The confidence band is approximate because it is constructed from cumulative return forecast uncertainty.

h = len(test_r)

return_forecast_result = res_ar1_r.get_forecast(
    steps=h
)

return_mean = return_forecast_result.predicted_mean
return_se = return_forecast_result.se_mean

return_mean.index = test_r.index
return_se.index = test_r.index

# Convert returns from percent to decimal
return_mean_dec = return_mean / 100
return_se_dec = return_se / 100

# Cumulative expected log return
cum_return_mean = return_mean_dec.cumsum()

# Approximate cumulative forecast variance
cum_return_var = (return_se_dec ** 2).cumsum()
cum_return_se = np.sqrt(cum_return_var)

# Starting price
last_train_price = train_p.iloc[-1]

# Price forecast path
price_forecast_from_returns = last_train_price * np.exp(cum_return_mean)

# Approximate 95% confidence band
price_lower_from_returns = last_train_price * np.exp(
    cum_return_mean - 1.96 * cum_return_se
)

price_upper_from_returns = last_train_price * np.exp(
    cum_return_mean + 1.96 * cum_return_se
)

actual_test_prices = prices.loc[test_r.index]

plt.figure(figsize=(10,5))

plt.plot(
    actual_test_prices,
    label="Actual Price",
    linewidth=2
)

plt.plot(
    price_forecast_from_returns,
    label="Price Forecast from Return Model",
    linestyle="--"
)

plt.fill_between(
    test_r.index,
    price_lower_from_returns,
    price_upper_from_returns,
    alpha=0.2,
    label="Approximate 95% Forecast Band"
)

plt.title("Return-Based Price Forecast with Confidence Band")
plt.xlabel("Date")
plt.ylabel("Price")
plt.legend()

plt.savefig("figs/ch16_/return_price_forecast_ci.png", dpi=300, bbox_inches="tight")
plt.close()

Questions¶

Does the return-based price forecast track the actual price path?
Does the forecast band widen over time?
Why is this confidence band approximate?
Why might small return forecast errors accumulate into larger price forecast errors?

Exercise 10 — Direct ARIMA Price Forecast with Confidence Band¶

We now forecast prices directly using the ARIMA(1,1,1) model.

h = len(test_r)

price_forecast_result = res_arima111_p.get_forecast(
    steps=h
)

price_forecast_arima = price_forecast_result.predicted_mean
price_ci = price_forecast_result.conf_int()
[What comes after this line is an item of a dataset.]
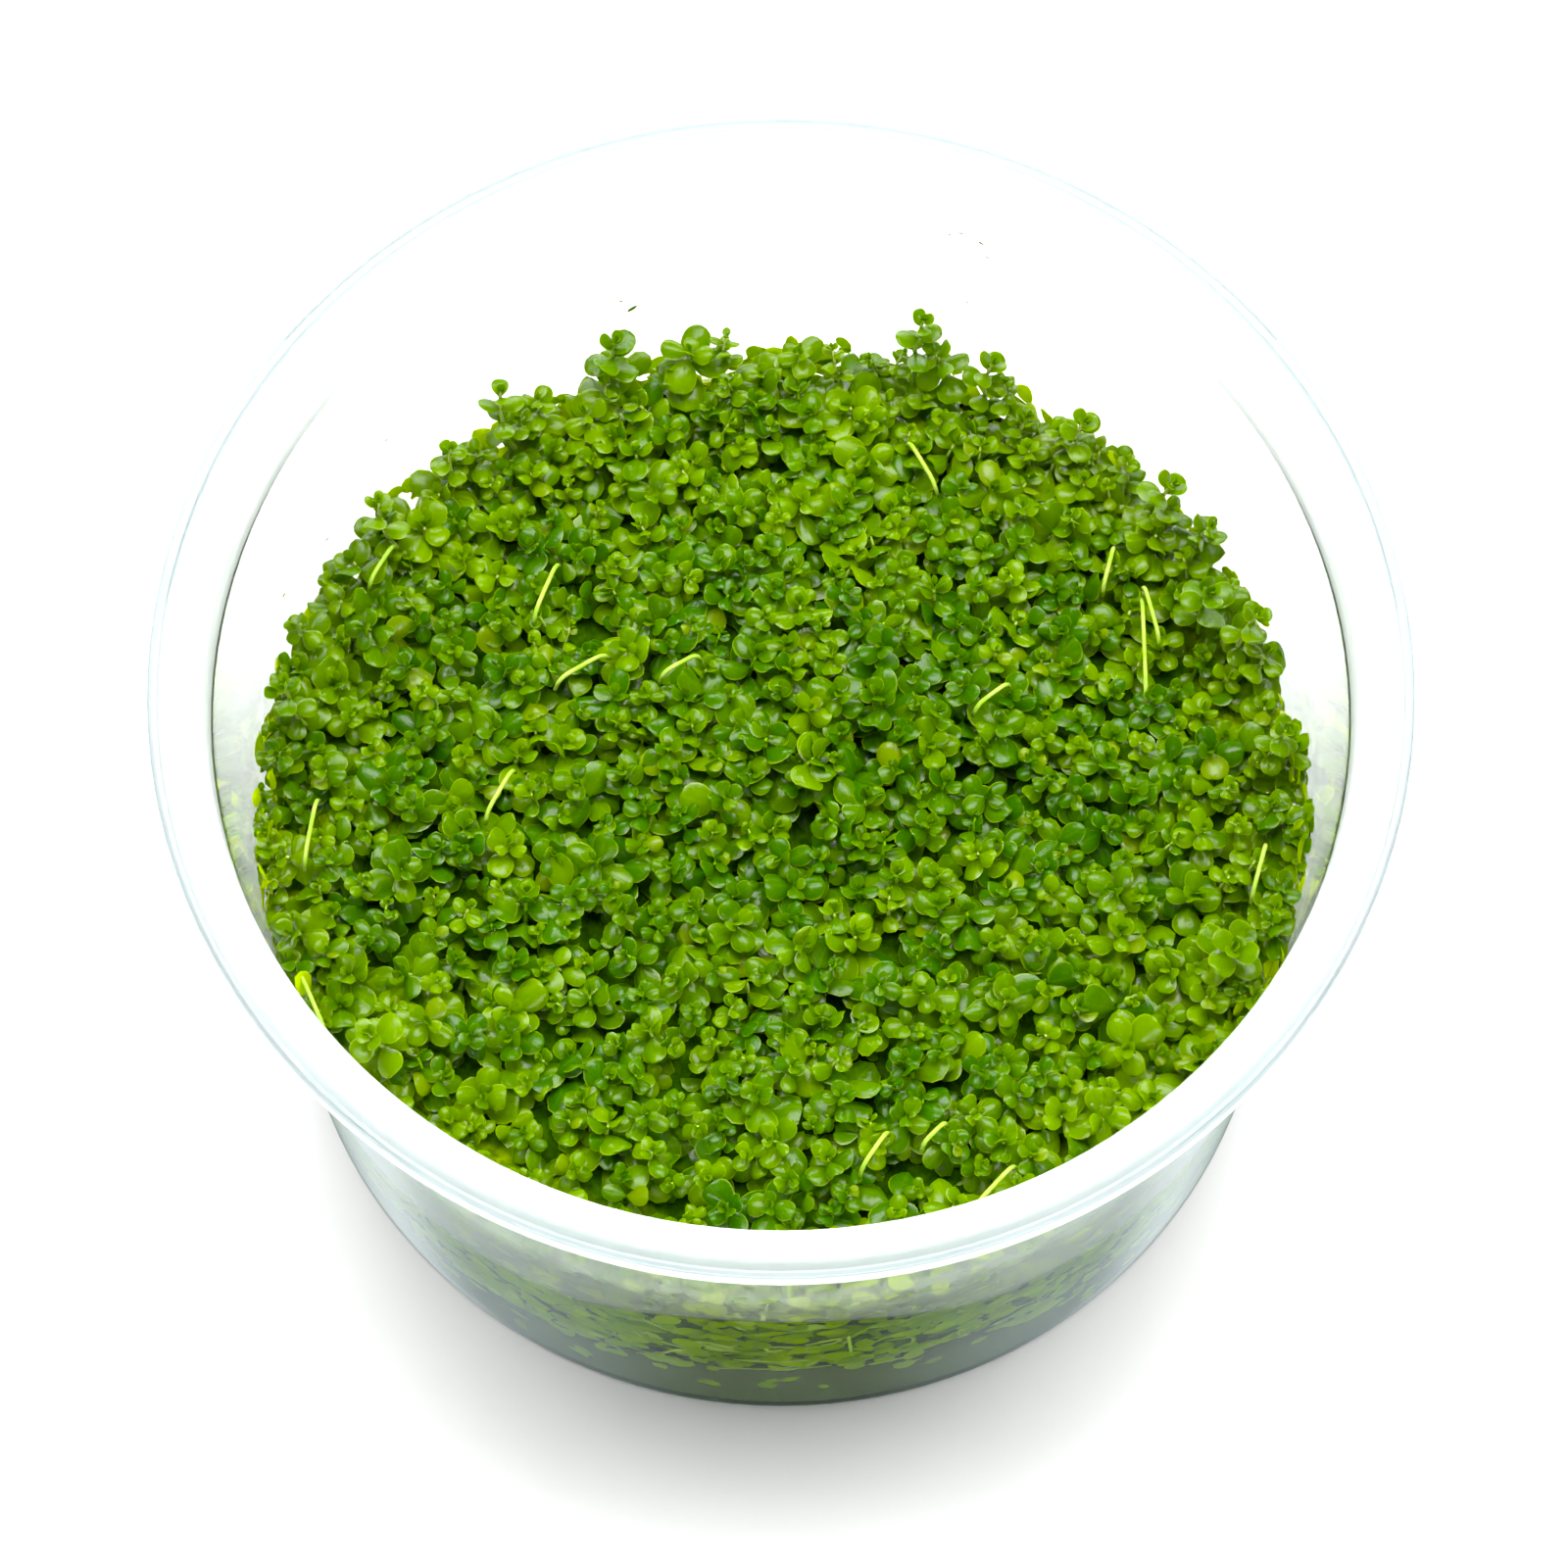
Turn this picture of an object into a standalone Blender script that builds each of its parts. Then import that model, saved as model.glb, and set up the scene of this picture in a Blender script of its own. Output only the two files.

price_forecast_arima.index = test_r.index
price_ci.index = test_r.index

price_lower_arima = price_ci.iloc[:, 0]
price_upper_arima = price_ci.iloc[:, 1]

plt.figure(figsize=(10,5))

plt.plot(
    actual_test_prices,
    label="Actual Price",
    linewidth=2
)

plt.plot(
    price_forecast_arima,
    label="Direct ARIMA Price Forecast",
    linestyle="--"
)

plt.fill_between(
    test_r.index,
    price_lower_arima,
    price_upper_arima,
    alpha=0.2,
    label="Forecast Confidence Band"
)

plt.title("Direct ARIMA Price Forecast with Confidence Band")
plt.xlabel("Date")
plt.ylabel("Price")
plt.legend()

plt.savefig("figs/ch16_/arima_price_forecast_ci.png", dpi=300, bbox_inches="tight")
plt.close()

Questions¶

Does the direct ARIMA forecast track the actual price path?
Does the confidence band widen over time?
How does this forecast compare with the return-based price forecast?

Exercise 11 — Comparing Forecast Performance¶

We now compare both forecasting tracks using the same target variable: prices.

summary_table = pd.DataFrame({
    "MAE": [
        mae(actual_test_prices, price_forecast_from_returns),
        mae(actual_test_prices, price_forecast_arima)
    ],
    "RMSE": [
        rmse(actual_test_prices, price_forecast_from_returns),
        rmse(actual_test_prices, price_forecast_arima)
    ],
    "Final Forecast": [
        price_forecast_from_returns.iloc[-1],
        price_forecast_arima.iloc[-1]
    ],
    "Final Actual": [
        actual_test_prices.iloc[-1],
        actual_test_prices.iloc[-1]
    ]
}, index=[
    "Return Model converted to Price",
    "Direct ARIMA Price Model"
])

summary_table

| Model                          | MAE       | RMSE      | Final Forecast | Final Actual |
|--------------------------------|-----------|-----------|----------------|--------------|
| Return Model converted to Price| 56.003550 | 67.301639 | 424.314372     | 552.062988   |
| Direct ARIMA Price Model       | 83.812394 | 99.247644 | 367.039188     | 552.062988   |

Questions¶

Which forecasting approach has the lower MAE?
Which forecasting approach has the lower RMSE?
Do the two evaluation criteria agree?
Which approach would you choose? Explain.
What limitations remain in this comparison?

Challenge (Optional)¶

Compare with a naive forecast.
Compute Theil’s U.
Discuss overfitting vs out-of-sample performance.